The Millennium Development Goals Awards ceremony last night in New York was a brief moment of celebration for the wonderful progress that some countries have made towards the goals. Even as we dwell this week on sobering statistics and the tough road ahead, these awards are an inspiring reminder that success is possible in the face of tremendous odds in poor countries.

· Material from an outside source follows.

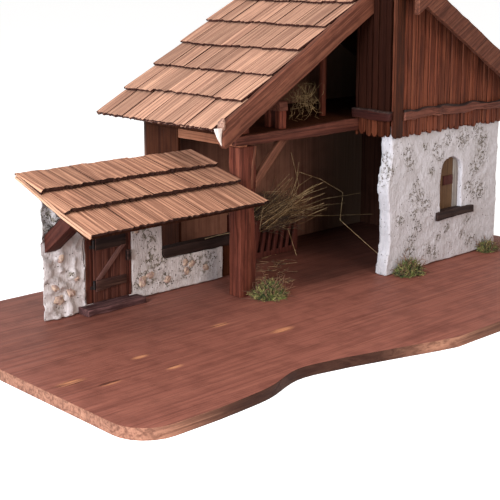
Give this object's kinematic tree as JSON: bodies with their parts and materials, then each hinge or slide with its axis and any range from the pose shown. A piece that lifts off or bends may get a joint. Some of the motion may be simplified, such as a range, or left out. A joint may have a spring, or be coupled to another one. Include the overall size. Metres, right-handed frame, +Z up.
{
  "type": "nativity stable",
  "caption": "Rustic nativity stable: shingled barn with loft and hay rack, plaster house block with arched window, and a canopied annex wall with a hinged plank door.",
  "frame": {"origin": "on the underside of the base board, 80 mm right of the barn's left wall and 43 mm in front of the front face of the barn's corner post", "axes": "+X to the right along the front, +Y to the back, +Z up"},
  "size_m": [0.8539, 0.4742, 0.3961],
  "materials": {
    "base_wood": "stained reddish brown, matt",
    "beam_wood": "stained brown, rough-cut",
    "dark_wood": "dark stained, matt",
    "door_wood": "dark red-brown stained planks",
    "panel_wood": "stained plywood",
    "shingle_wood": "split orange-brown shingles",
    "main_shingle_wood": "split light brown shingles",
    "cladding_wood": "red-brown vertical boards",
    "red_wood": "dark red stained slats",
    "plaster": "off-white hand-applied plaster",
    "iron": "black iron",
    "hay": "dried grass",
    "moss": "dried green moss"
  },
  "bodies": {
    "stable": {"base_board": "base_wood", "corner_post": "beam_wood", "stub_post": "beam_wood", "wall_plate": "beam_wood", "tie_beam": "beam_wood", "tie_brace": "beam_wood", "ridge_beam": "beam_wood", "barge_board_barn": "beam_wood", "barge_board_house": "beam_wood", "left_wall_panel": "panel_wood", "back_panel_left": "panel_wood", "back_panel_right": "panel_wood", "loft_floor": "panel_wood", "roof_deck_left": "panel_wood", "roof_deck_right": "panel_wood", "roof_shingles_left": "main_shingle_wood", "roof_shingles_right": "main_shingle_wood", "ridge_cap": "main_shingle_wood", "loft_post": "beam_wood", "loft_rail_post_front": "beam_wood", "loft_rail_post_rear": "beam_wood", "loft_rail": "cladding_wood", "house_front_wall": "plaster", "house_side_wall": "plaster", "window_sill": "dark_wood", "window_transom": "red_wood", "cladding_front": "cladding_wood", "cladding_side": "cladding_wood", "corner_board": "cladding_wood", "front_rail": "cladding_wood", "side_rail": "red_wood", "annex_wall": "plaster", "half_wall_sill": "dark_wood", "sill_end_board": "panel_wood", "door_step": "dark_wood", "annex_ledger": "beam_wood", "annex_knee_brace": "beam_wood", "annex_roof_deck": "shingle_wood", "annex_shingles": "shingle_wood", "door_jamb_left": "door_wood", "door_jamb_right": "door_wood", "door_lintel": "door_wood", "door_hinge_pintle_bottom": "iron", "door_hinge_pintle_top": "iron", "hay_rack": "red_wood", "hay_pile": "hay", "loft_hay": "hay", "moss_post": "moss", "moss_house": "moss"},
    "door": {"door_plank_1": "door_wood", "door_plank_2": "door_wood", "door_plank_3": "door_wood", "door_plank_4": "door_wood", "door_batten_bottom": "door_wood", "door_batten_top": "door_wood", "door_brace": "beam_wood", "door_handle": "dark_wood", "door_hinge_strap_bottom": "iron", "door_hinge_strap_top": "iron"}
  },
  "joints": [
    {"name": "door_swing", "type": "hinge", "parent": "stable", "child": "door", "pos_m": [-0.2384, 0.1243, 0.0208], "axis": [0, 0, -1], "range_deg": [0, 100]}
  ]
}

President Mutharika received, on behalf of Malawi, the first award for Goal 1 (end poverty and hunger). As I'd written in a previous post a few months ago, the country has achieved major progress in reducing hunger. President Mutharika noted with justifiable pride that Malawi has gone from being a chronic food deficit country to a food surplus country. "Poor as we are, we sent 200 million tons of rice to Haiti," he said. A glimpse of the future, if Malawi's success is replicated elsewhere.
Receiving the award for Goal 4 (reduce child mortality), Sheikh Hasina of Bangladesh invoked the Bengali poet Rabindranath Tagore, who says it better than anyone:
Every time a child is born
it brings with it the hope that God
is not yet disappointed with man.
The other awards went to the following countries: Tanzania for Goal 2 (achieve universal education), Liberia for Goal 3 (promote gender equality), Nepal for Goal 5 (improve maternal health), Sierra Leone for Goal 6 (combat communicable diseases), and Burkina Faso for Goal 7 (ensure environmental sustainability).
But, as Juan Somavia, Director-General of the International Labour Organization said last night, the biggest recognition really goes to the millions of families who still live and work in poverty.